[Stored items from a collection]
────────

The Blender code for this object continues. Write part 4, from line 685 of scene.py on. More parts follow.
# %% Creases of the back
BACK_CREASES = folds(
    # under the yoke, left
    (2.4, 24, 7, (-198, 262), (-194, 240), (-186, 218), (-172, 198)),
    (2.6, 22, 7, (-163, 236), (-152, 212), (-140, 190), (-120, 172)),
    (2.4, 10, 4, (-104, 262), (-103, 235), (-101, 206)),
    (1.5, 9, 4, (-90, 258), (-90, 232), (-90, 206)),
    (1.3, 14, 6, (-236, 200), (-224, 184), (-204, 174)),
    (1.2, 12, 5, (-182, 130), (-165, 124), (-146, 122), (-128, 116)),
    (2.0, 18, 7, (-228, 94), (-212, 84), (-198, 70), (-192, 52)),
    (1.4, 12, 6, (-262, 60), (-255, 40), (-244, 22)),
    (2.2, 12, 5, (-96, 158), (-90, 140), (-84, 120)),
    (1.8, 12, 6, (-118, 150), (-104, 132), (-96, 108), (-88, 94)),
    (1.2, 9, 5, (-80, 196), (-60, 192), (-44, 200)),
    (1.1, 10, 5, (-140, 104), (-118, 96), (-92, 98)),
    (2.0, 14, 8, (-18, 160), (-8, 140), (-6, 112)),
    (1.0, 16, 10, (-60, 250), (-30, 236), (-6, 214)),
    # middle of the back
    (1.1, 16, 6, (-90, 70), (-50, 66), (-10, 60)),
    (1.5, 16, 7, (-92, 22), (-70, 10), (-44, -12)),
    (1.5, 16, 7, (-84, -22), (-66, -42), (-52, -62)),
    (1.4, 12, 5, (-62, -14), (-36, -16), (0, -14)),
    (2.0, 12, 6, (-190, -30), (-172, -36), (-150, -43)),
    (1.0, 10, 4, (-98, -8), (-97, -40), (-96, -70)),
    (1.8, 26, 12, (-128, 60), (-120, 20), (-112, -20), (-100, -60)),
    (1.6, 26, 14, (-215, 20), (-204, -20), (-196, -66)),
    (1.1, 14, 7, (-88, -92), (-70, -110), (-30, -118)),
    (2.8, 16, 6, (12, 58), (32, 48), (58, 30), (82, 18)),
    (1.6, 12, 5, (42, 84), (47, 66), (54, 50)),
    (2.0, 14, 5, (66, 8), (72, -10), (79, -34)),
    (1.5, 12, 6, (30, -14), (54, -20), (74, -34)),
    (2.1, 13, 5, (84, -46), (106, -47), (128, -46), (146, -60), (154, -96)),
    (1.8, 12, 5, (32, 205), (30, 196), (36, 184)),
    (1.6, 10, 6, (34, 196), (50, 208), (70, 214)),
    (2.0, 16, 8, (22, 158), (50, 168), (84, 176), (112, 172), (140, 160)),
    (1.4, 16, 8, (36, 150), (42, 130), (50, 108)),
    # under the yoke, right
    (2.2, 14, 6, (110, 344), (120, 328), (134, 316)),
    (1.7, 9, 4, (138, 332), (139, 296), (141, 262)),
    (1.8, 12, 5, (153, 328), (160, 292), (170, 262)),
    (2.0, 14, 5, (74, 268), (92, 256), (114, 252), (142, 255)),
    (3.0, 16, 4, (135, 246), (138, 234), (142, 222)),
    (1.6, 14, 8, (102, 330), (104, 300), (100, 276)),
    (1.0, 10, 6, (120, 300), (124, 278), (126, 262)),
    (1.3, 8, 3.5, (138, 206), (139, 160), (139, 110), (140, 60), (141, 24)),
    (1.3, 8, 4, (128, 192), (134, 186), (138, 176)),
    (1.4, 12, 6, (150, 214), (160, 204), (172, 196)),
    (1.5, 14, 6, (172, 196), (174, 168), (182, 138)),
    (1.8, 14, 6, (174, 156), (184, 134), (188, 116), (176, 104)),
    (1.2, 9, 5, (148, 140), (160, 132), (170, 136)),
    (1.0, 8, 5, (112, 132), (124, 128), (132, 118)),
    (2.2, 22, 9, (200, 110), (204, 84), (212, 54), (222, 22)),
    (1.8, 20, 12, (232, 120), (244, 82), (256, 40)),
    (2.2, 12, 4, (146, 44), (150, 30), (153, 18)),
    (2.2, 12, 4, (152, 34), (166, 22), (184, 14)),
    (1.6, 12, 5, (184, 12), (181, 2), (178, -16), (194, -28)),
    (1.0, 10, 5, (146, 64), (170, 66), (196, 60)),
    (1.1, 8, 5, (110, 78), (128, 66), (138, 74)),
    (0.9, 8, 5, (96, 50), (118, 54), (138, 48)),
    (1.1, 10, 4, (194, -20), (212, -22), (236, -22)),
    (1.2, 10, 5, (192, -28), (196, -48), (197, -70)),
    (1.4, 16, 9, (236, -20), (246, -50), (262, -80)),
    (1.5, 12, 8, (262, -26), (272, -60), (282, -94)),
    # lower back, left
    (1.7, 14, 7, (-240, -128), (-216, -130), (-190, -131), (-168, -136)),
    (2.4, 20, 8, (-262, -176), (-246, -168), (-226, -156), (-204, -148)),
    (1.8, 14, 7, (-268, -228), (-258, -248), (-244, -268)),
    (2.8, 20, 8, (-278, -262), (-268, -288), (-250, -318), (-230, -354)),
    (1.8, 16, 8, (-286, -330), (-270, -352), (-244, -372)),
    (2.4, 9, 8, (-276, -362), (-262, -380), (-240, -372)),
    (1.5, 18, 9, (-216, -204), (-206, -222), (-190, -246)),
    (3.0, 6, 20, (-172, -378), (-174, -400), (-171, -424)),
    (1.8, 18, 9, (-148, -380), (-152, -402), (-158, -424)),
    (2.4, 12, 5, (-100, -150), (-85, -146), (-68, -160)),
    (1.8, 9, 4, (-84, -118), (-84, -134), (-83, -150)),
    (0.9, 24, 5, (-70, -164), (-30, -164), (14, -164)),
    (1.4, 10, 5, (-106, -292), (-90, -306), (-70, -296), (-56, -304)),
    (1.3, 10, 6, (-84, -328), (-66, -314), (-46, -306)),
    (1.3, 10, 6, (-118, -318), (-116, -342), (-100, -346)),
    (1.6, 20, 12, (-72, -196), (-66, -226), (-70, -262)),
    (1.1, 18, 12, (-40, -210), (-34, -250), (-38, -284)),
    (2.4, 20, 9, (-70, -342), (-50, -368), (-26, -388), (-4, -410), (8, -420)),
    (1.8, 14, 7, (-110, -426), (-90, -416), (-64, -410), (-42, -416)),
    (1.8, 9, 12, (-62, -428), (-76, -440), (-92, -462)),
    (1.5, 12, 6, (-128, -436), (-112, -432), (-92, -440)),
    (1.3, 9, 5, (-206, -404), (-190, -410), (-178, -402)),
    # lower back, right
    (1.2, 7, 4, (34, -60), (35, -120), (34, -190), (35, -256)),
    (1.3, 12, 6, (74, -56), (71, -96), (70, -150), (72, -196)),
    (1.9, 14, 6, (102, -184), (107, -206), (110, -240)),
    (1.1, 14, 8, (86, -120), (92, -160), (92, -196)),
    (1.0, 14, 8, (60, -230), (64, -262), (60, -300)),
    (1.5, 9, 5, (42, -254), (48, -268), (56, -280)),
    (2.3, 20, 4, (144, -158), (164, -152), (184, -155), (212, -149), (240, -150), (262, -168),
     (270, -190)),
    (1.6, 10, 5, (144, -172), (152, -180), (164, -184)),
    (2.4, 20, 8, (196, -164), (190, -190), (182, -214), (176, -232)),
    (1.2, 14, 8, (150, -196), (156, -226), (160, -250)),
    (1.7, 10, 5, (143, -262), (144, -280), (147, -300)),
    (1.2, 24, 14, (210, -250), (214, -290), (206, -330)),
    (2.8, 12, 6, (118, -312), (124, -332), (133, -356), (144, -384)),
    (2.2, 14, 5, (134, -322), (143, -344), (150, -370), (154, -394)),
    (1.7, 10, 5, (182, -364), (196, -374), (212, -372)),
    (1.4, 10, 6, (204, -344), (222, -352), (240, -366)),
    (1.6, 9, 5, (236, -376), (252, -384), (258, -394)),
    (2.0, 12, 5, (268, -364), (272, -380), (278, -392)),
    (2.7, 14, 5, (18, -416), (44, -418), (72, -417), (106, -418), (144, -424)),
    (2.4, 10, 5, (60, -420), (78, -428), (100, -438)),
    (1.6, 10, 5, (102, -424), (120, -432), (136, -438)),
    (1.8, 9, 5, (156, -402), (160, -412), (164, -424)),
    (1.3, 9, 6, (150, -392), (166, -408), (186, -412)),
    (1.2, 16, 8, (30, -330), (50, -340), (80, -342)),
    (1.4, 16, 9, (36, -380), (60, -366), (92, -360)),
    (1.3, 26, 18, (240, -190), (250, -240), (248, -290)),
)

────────

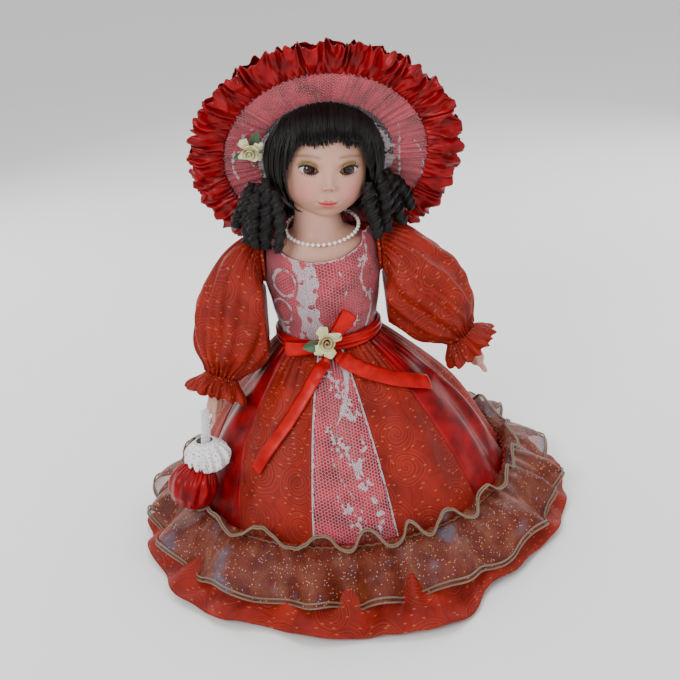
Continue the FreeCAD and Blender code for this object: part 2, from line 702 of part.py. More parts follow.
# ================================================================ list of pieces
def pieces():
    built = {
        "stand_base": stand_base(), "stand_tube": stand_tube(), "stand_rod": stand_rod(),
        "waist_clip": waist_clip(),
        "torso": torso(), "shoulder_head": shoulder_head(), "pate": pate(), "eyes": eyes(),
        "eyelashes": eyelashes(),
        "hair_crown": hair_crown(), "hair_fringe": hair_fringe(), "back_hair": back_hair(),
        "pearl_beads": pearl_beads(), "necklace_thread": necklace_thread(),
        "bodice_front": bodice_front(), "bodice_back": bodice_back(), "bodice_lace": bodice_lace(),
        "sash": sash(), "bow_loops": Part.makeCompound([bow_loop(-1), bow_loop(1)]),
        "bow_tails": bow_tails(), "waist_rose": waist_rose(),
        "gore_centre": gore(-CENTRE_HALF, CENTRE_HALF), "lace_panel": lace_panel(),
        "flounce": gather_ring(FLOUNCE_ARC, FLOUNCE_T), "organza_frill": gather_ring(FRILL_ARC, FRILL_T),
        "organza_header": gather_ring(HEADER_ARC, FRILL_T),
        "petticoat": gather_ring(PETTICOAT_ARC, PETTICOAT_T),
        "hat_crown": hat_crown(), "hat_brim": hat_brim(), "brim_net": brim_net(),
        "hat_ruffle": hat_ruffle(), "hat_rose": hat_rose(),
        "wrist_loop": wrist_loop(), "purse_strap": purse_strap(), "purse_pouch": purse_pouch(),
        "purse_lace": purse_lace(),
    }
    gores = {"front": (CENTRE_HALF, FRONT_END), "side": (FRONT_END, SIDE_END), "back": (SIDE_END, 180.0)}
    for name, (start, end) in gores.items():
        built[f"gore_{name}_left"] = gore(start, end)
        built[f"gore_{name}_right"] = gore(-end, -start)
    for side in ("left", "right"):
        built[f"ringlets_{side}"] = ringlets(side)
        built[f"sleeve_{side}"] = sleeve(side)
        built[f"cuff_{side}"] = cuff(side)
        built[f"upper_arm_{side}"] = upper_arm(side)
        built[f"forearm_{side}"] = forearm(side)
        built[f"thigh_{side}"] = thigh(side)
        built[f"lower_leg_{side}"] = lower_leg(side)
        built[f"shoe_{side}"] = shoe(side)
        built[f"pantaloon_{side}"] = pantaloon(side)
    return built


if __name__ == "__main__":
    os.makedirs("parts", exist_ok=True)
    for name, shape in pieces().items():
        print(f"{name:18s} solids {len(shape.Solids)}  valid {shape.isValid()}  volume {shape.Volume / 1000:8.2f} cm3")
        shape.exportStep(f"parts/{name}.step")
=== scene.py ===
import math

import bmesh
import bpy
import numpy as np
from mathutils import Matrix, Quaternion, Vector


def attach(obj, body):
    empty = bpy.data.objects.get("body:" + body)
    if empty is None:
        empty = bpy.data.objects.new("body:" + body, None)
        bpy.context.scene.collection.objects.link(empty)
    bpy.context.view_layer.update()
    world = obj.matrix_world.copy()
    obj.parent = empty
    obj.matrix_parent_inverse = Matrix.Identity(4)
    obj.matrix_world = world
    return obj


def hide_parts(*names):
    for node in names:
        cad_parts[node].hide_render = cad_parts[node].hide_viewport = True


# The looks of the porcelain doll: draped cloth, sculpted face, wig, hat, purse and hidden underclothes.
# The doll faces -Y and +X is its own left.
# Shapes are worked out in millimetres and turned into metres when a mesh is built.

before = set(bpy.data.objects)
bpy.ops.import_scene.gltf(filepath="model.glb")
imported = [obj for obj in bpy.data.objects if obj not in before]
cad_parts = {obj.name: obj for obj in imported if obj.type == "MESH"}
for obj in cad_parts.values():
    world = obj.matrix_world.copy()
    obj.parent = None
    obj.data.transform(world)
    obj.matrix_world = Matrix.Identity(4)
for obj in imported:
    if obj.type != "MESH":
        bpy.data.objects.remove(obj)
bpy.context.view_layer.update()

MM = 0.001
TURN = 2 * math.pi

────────

▸ Task requirements: In the listing above, locate the line containing "for name, shape" and the line containing "TURN = 2 * math.pi". Extract those two lines and every line between them, exactly as written, and only those.

▸ Answer to this task:
    for name, shape in pieces().items():
        print(f"{name:18s} solids {len(shape.Solids)}  valid {shape.isValid()}  volume {shape.Volume / 1000:8.2f} cm3")
        shape.exportStep(f"parts/{name}.step")
=== scene.py ===
import math

import bmesh
import bpy
import numpy as np
from mathutils import Matrix, Quaternion, Vector


def attach(obj, body):
    empty = bpy.data.objects.get("body:" + body)
    if empty is None:
        empty = bpy.data.objects.new("body:" + body, None)
        bpy.context.scene.collection.objects.link(empty)
    bpy.context.view_layer.update()
    world = obj.matrix_world.copy()
    obj.parent = empty
    obj.matrix_parent_inverse = Matrix.Identity(4)
    obj.matrix_world = world
    return obj


def hide_parts(*names):
    for node in names:
        cad_parts[node].hide_render = cad_parts[node].hide_viewport = True


# The looks of the porcelain doll: draped cloth, sculpted face, wig, hat, purse and hidden underclothes.
# The doll faces -Y and +X is its own left.
# Shapes are worked out in millimetres and turned into metres when a mesh is built.

before = set(bpy.data.objects)
bpy.ops.import_scene.gltf(filepath="model.glb")
imported = [obj for obj in bpy.data.objects if obj not in before]
cad_parts = {obj.name: obj for obj in imported if obj.type == "MESH"}
for obj in cad_parts.values():
    world = obj.matrix_world.copy()
    obj.parent = None
    obj.data.transform(world)
    obj.matrix_world = Matrix.Identity(4)
for obj in imported:
    if obj.type != "MESH":
        bpy.data.objects.remove(obj)
bpy.context.view_layer.update()

MM = 0.001
TURN = 2 * math.pi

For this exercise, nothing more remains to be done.